The United Kingdom’s Department for Business Innovation and Skills (UK-BIS) recently released a notice to exporters with regard to exports of propofol from the U.K. to the United States. Propofol is probably best known these days as the sedative that cancelled Michael Jackson’s final tour. But the export ban is not the result of any special solicitude for The Gloved One or other substance-abusing American pop stars. (After Amy Winehouse, I think that Great Britain would be in no position to get on its high horse about chemically dependent pop stars in other countries.)
What caused the U.K. to overlook its special relationship with the United States and instead treat us as a naughty child unworthy of one of its pharmaceutical exports were news reports that the state of Missouri planned to use propofol as part of its lethal injection cocktail when executing prisoners. There are no indications that that this action by the United Kingdom has caused the State of Missouri to reconsider its position on capital punishment. Propofol is available generically and is produced worldwide.
My favorite part of the notice is this:
This control reflects the Government’s opposition to the use of the death penalty in all circumstances. Following consultation with applicable industry and other bodies, we assessed that the trade between the UK and the USA in propofol appears to be negligible, and therefore we expect the impact on UK businesses to be low.

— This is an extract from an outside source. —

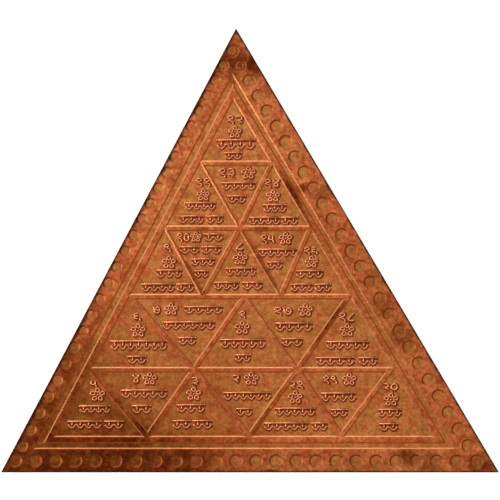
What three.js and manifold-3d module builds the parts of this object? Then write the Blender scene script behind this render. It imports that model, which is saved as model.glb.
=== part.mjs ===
// A mangal yantra: a triangular copper plate with a field of 21 triangular cells and a border of round dimples.
// Millimetres. The plate lies on its plain back at z = 0, its worked face is up, and its apex points along +Y.
// The origin is the middle of the plate's bounding box, on the back face.
import * as THREE from "three";
import { mergeVertices } from "three/addons/utils/BufferGeometryUtils.js";
import Module from "manifold-3d";

const wasm = await Module();
wasm.setup();

// The plate's outline. It was sheared by hand, so its apex isn't over the middle of its base.
const plateWidth = 149.4;
const plateHeight = 133.2;
const apexFromLeft = 70.5;

// The metal. The ground is the face at the bottom of the relief, and the raised metal stands on it.
const groundThickness = 1.0;
const reliefHeight = 0.3;
const wallRun = 0.4; // how far a relief wall leans over its height
const dimpleRun = 0.55; // and a dimple's wall, which is softer
const rollRun = 0.35; // how far in from the cut the shears rolled the edge down
const rollDrop = 0.15; // and how far down

// From each cut edge inwards. The cut wandered and the lines were drawn by eye, so the three sides differ.
const borderWidth = { left: 5.45, bottom: 7.2, right: 7.92 };
const channelWidth = { left: 1.8, bottom: 1.7, right: 1.45 }; // the sunk line round the field
const frameWidth = { left: 2.0, bottom: 1.9, right: 2.05 }; // the raised line round the cells

// The four bars across the field, as shares of the plate's height from its bottom edge to the bars' middles.
const barShares = [0.6962, 0.55, 0.396, 0.2313];
const barWidth = 1.3;
// The slanting bars, row by row from the second: those that rise to the right, and those that fall to it.
const slantBars = [
  { rise: 1.2, fall: 0.62 },
  { rise: 1.4, fall: 0.7 },
  { rise: 1.4, fall: 1.2 },
  { rise: 1.45, fall: 1.8 },
];
// How far each junction strays to the right of an even spacing, line by line. They were set out by hand.
const upperStrays = [[0.76, 0], [0.15, 0.6, 0], [0, -0.1, 1.15, 0]];
const lowerStrays = [[0.7, 1.37, -0.7], [0.35, 0.7, 1.3, -0.9], [0, -0.7, 1.4, 0.65, 0]];

// The dimples. Each run goes along an edge, from so far past its first corner to so far short of its last.
// The spacing grows by a small share of itself at each step, as the eye let it drift.
const dimpleSides = 24;
const leftRun = { count: 25, start: 11.5, end: 9.9, growth: 0.0043, inset: [1.85, 1.85], radius: 1.55 };
const rightRun = { count: 25, start: 10.25, end: 11.6, growth: 0.0047, inset: [4.65, 3.85], radius: 1.8 };
const bottomRun = { count: 24, start: 4.2, end: 6.7, growth: 0, inset: [3.55, 3.3], radius: 1.85 };
const apexDimple = { down: 6.9, aside: -1.0, radius: 1.8 }; // the odd one in the apex

const cutOver = 0.5; // how far a cutting tool passes the face that it opens
const straightWithin = 0.001; // a vertex nearer than this to a straight edge is dropped

const groundTop = groundThickness;
const reliefTop = groundThickness + reliefHeight;

const apex = new THREE.Vector2(apexFromLeft - plateWidth / 2, plateHeight / 2);
const leftCorner = new THREE.Vector2(-plateWidth / 2, -plateHeight / 2);
const rightCorner = new THREE.Vector2(plateWidth / 2, -plateHeight / 2);
// Anticlockwise, so that the inside is on the left of each side: left edge, bottom edge, right edge.
const outline = [apex, leftCorner, rightCorner];

const groundCopper = new THREE.MeshStandardMaterial({ color: 0xa86a36, roughness: 0.5, metalness: 0.9 });
const raisedCopper = new THREE.MeshStandardMaterial({ color: 0xb75f35, roughness: 0.4, metalness: 0.9 });

// The point where the line through a and b meets the line through c and d.
function crossing(a, b, c, d) {
  const first = b.clone().sub(a);
  const second = d.clone().sub(c);
  const along = c.clone().sub(a).cross(second) / first.cross(second);
  return a.clone().addScaledVector(first, along);
}

// A triangle with each side moved inwards by its own distance. Side i runs from corner i to the next.
function insetTriangle(corners, distances) {
  const sides = corners.map((from, i) => {
    const to = corners[(i + 1) % corners.length];
    const along = to.clone().sub(from).normalize();
    const inward = new THREE.Vector2(-along.y, along.x).multiplyScalar(distances[i]);
    return [from.clone().add(inward), to.clone().add(inward)];
  });
  return sides.map((side, i) => {
    const before = sides[(i + sides.length - 1) % sides.length];
    return crossing(before[0], before[1], side[0], side[1]);
  });
}

function plateInset({ left, bottom, right }) {
  return insetTriangle(outline, [left, bottom, right]);
}

// The widths of several bands together, side by side, and so much more.
function stacked(bands, more = 0) {
  const sum = (side) => bands.reduce((total, band) => total + band[side], more);
  return { left: sum("left"), bottom: sum("bottom"), right: sum("right") };
}

// A closed solid through outlines with as many corners, from the lowest level to the highest.
function loft(...levels) {
  const count = levels[0].corners.length;
  const points = levels.flatMap(({ corners, z }) => corners.flatMap((p) => [p.x, p.y, z]));
  const top = (levels.length - 1) * count;
  const faces = [];
  for (let i = 1; i < count - 1; i++) {
    faces.push(0, i + 1, i);
    faces.push(top, top + i, top + i + 1);
  }
  for (let base = 0; base < top; base += count) {
    for (let i = 0; i < count; i++) {
      const next = (i + 1) % count;
      faces.push(base + i, base + next, base + count + next);
      faces.push(base + i, base + count + next, base + count + i);
    }
  }
  const geometry = new THREE.BufferGeometry();
  geometry.setAttribute("position", new THREE.Float32BufferAttribute(points, 3));
  geometry.setIndex(faces);
  return solidOf(geometry);
}

function solidOf(geometry) {
  geometry.deleteAttribute("normal");
  geometry.deleteAttribute("uv");
  const merged = mergeVertices(geometry, 1e-4);
  return new wasm.Manifold(
    new wasm.Mesh({
      numProp: 3,
      vertProperties: new Float32Array(merged.attributes.position.array),
      triVerts: new Uint32Array(merged.index.array),
    }),
  );
}

function namedMesh(name, solid, material) {
  const { numProp, vertProperties, triVerts } = solid.asOriginal().simplify(straightWithin).getMesh();
  const positions = new Float32Array((vertProperties.length / numProp) * 3);
  for (let i = 0; i < positions.length / 3; i++) {
    positions.set(vertProperties.subarray(i * numProp, i * numProp + 3), i * 3);
  }
  const indexed = new THREE.BufferGeometry();
  indexed.setAttribute("position", new THREE.BufferAttribute(positions, 3));
  indexed.setIndex(new THREE.BufferAttribute(new Uint32Array(triVerts), 1));
  const geometry = indexed.toNonIndexed();
  geometry.computeVertexNormals();
  const mesh = new THREE.Mesh(geometry, material);
  mesh.name = name;
  return mesh;
}

// How far a wall has leant at height z, from half its run at the ground to minus half at the top.
function lean(run, z) {
  return run * (0.5 - (z - groundTop) / reliefHeight);
}

// A tool that opens a triangle through the raised metal: narrow at the ground and wide at the top.
function triangleCutter(corners, distances) {
  const zHigh = reliefTop + cutOver;
  const at = (z) => ({ corners: insetTriangle(corners, distances.map((d) => d + lean(wallRun, z))), z });
  return loft(at(groundTop), at(zHigh));
}

// The dimples' centres along one edge of the plate.
function runCentres(from, to, { count, start, end, growth, inset }) {
  const along = to.clone().sub(from).normalize();
  const across = new THREE.Vector2(-along.y, along.x);
  const middle = outline.reduce((sum, corner) => sum.add(corner), new THREE.Vector2()).divideScalar(3);
  const inward = across.dot(middle.sub(from)) > 0 ? across : across.negate();
  const steps = (i) => i + (growth * i * (i - 1)) / 2;
  const length = from.distanceTo(to) - start - end;
  return Array.from({ length: count }, (_, i) => {
    const share = steps(i) / steps(count - 1);
    return from
      .clone()
      .addScaledVector(along, start + share * length)
      .addScaledVector(inward, THREE.MathUtils.lerp(inset[0], inset[1], share));
  });
}

function dimpleCutter(centre, radius) {
  const depth = reliefHeight + cutOver;
  const wide = radius - lean(dimpleRun, groundTop + depth);
  const narrow = radius - lean(dimpleRun, groundTop);
  const tool = new THREE.CylinderGeometry(wide, narrow, depth, dimpleSides);
  tool.rotateX(Math.PI / 2);
  tool.translate(centre.x, centre.y, groundTop + depth / 2);
  return solidOf(tool);
}

function runOfDimples(from, to, run) {
  return runCentres(from, to, run).map((centre) => dimpleCutter(centre, run.radius));
}

function copperGround() {
  return loft({ corners: outline, z: 0 }, { corners: outline, z: groundTop });
}

function dimpledBorder() {
  const block = loft(
    { corners: outline, z: groundTop },
    { corners: outline, z: reliefTop - rollDrop },
    { corners: plateInset(stacked([], rollRun)), z: reliefTop },
  );
  const apexCentre = new THREE.Vector2(apex.x + apexDimple.aside, apex.y - apexDimple.down);
  const cutters = [
    triangleCutter(plateInset(borderWidth), [0, 0, 0]),
    dimpleCutter(apexCentre, apexDimple.radius),
    ...runOfDimples(apex, leftCorner, leftRun),
    ...runOfDimples(apex, rightCorner, rightRun),
    ...runOfDimples(leftCorner, rightCorner, bottomRun),
  ];
  return block.subtract(wasm.Manifold.union(cutters));
}

// Junctions spaced along a level line between the frame's two sloping sides, each moved by its stray.
function junctions(inner, height, strays) {
  const y = height - plateHeight / 2;
  const left = new THREE.Vector2(leftCorner.x, y);
  const right = new THREE.Vector2(rightCorner.x, y);
  const start = crossing(left, right, inner[0], inner[1]);
  const end = crossing(left, right, inner[0], inner[2]);
  return strays.map((stray, i) => {
    const point = start.clone().lerp(end, i / (strays.length - 1));
    point.x += stray;
    return point;
  });
}

// The cells between two lines of junctions, the lower with one more: point-up cells with point-down ones between.
// The outermost cells' slanting sides are the frame's own, drawn from the field's apex.
function rowOfCells(upper, lower, { rise, fall }, footInset, inner) {
  const last = upper.length - 1;
  const cells = upper.map((top, i) => {
    const [left, right] = [lower[i], lower[i + 1]];
    const leftSide = i === 0 ? [inner[0], inner[1]] : [top, left];
    const rightSide = i === last ? [inner[0], inner[2]] : [top, right];
    const corners = [
      crossing(...leftSide, ...rightSide),
      crossing(...leftSide, left, right),
      crossing(...rightSide, left, right),
    ];
    return { corners, insets: [i === 0 ? 0 : rise / 2, footInset, i === last ? 0 : fall / 2] };
  });
  for (let i = 0; i < last; i++) {
    cells.push({ corners: [upper[i], lower[i + 1], upper[i + 1]], insets: [fall / 2, rise / 2, barWidth / 2] });
  }
  return cells;
}

function cellLattice() {
  const outer = [borderWidth, channelWidth];
  const block = loft(
    { corners: plateInset(stacked(outer, -wallRun / 2)), z: groundTop },
    { corners: plateInset(stacked(outer, wallRun / 2)), z: reliefTop },
  );
  const field = stacked([...outer, frameWidth]);
  const inner = plateInset(field);
  const [first, second, third, fourth] = barShares.map((share) => share * plateHeight);
  const upper = [[inner[0]], ...[first, second, third].map((y, i) => junctions(inner, y, upperStrays[i]))];
  const lower = [third, fourth, field.bottom].map((y, i) => junctions(inner, y, lowerStrays[i]));
  const half = barWidth / 2;
  const noBars = { rise: 0, fall: 0 }; // the first row is one cell between the frame's own sides
  const cells = [
    ...rowOfCells(upper[0], upper[1], noBars, half, inner),
    ...rowOfCells(upper[1], upper[2], slantBars[0], half, inner),
    ...rowOfCells(upper[2], upper[3], slantBars[1], half, inner),
    ...rowOfCells(lower[0], lower[1], slantBars[2], half, inner),
    ...rowOfCells(lower[1], lower[2], slantBars[3], 0, inner),
  ];
  return block.subtract(wasm.Manifold.union(cells.map((c) => triangleCutter(c.corners, c.insets))));
}

const yantra = new THREE.Group();
yantra.name = "mangal_yantra";
yantra.add(
  namedMesh("copper_ground", copperGround(), groundCopper),
  namedMesh("dimpled_border", dimpledBorder(), raisedCopper),
  namedMesh("cell_lattice", cellLattice(), raisedCopper),
);

export default yantra;
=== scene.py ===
import math
import bpy
import bmesh
from mathutils import Matrix, Vector


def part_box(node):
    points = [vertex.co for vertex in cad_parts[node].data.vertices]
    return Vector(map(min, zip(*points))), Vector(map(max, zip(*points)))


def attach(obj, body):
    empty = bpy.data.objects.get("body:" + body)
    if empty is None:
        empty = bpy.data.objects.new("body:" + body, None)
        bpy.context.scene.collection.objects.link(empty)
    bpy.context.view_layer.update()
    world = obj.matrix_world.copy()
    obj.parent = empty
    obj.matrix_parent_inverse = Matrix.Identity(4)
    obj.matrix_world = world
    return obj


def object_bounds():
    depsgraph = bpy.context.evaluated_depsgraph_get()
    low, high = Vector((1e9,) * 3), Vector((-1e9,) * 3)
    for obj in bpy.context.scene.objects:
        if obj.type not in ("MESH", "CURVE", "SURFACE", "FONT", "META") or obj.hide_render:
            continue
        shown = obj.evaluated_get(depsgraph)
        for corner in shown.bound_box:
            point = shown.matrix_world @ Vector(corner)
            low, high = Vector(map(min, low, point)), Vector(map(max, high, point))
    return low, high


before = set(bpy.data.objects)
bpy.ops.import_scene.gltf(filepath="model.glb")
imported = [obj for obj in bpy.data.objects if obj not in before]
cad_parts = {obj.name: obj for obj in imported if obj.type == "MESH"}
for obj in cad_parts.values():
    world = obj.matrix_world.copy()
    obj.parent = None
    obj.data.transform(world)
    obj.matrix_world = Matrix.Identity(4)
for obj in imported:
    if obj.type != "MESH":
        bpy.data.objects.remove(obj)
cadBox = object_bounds()
print("frame loaded")

# the plate is this many photo px wide, which gives a px in metres, and its middle is at middlePx
plateWidthPx = 498
pixel = (cadBox[1][0] - cadBox[0][0]) / plateWidthPx
middlePx = (249.8, 250.0)
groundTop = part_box("copper_ground")[1].z
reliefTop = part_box("cell_lattice")[1].z


def onPlate(px, py):
    return (px - middlePx[0]) * pixel, (middlePx[1] - py) * pixel


# node trees: the small helpers that every finish is built with, each node set out in rows as it is added
nodeRows = {"each": 24, "across": 200, "down": 240}


def addNode(tree, kind, settings=None, **values):
    node = tree.nodes.new(kind)
    row, column = divmod(len(tree.nodes), nodeRows["each"])
    node.location = (column * nodeRows["across"], -row * nodeRows["down"])
    for key, value in (settings or {}).items():
        setattr(node, key, value)
    for key, value in values.items():
        node.inputs[key.replace("_", " ")].default_value = value
    return node


def plug(tree, socket, value):
    if isinstance(value, bpy.types.NodeSocket):
        tree.links.new(value, socket)
    else:
        socket.default_value = value


def mixColour(tree, factor, first, second, blend="MIX"):
    node = addNode(tree, "ShaderNodeMix", {"data_type": "RGBA", "blend_type": blend})
    plug(tree, node.inputs[0], factor)
    plug(tree, node.inputs[6], first)
    plug(tree, node.inputs[7], second)
    return node.outputs[2]


def mixValue(tree, factor, first, second):
    node = addNode(tree, "ShaderNodeMix", {"data_type": "FLOAT"})
    plug(tree, node.inputs[0], factor)
    plug(tree, node.inputs[2], first)
    plug(tree, node.inputs[3], second)
    return node.outputs[0]


def maths(tree, operation, first, second):
    node = addNode(tree, "ShaderNodeMath", {"operation": operation})
    plug(tree, node.inputs[0], first)
    plug(tree, node.inputs[1], second)
    return node.outputs[0]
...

These moral reservations, of course, came to late to save Admiral Bing whom the British unceremoniously shot, as Voltaire said, “pour encourager les autres.” Best of all, these moral reservations come at no cost to British industry because, apparently, propofol isn’t actually being exported in any measurable amounts from the U.K. to the U.S. Millionaires are also similarly admirable when they state their profound opposition to stealing pennies from toddlers.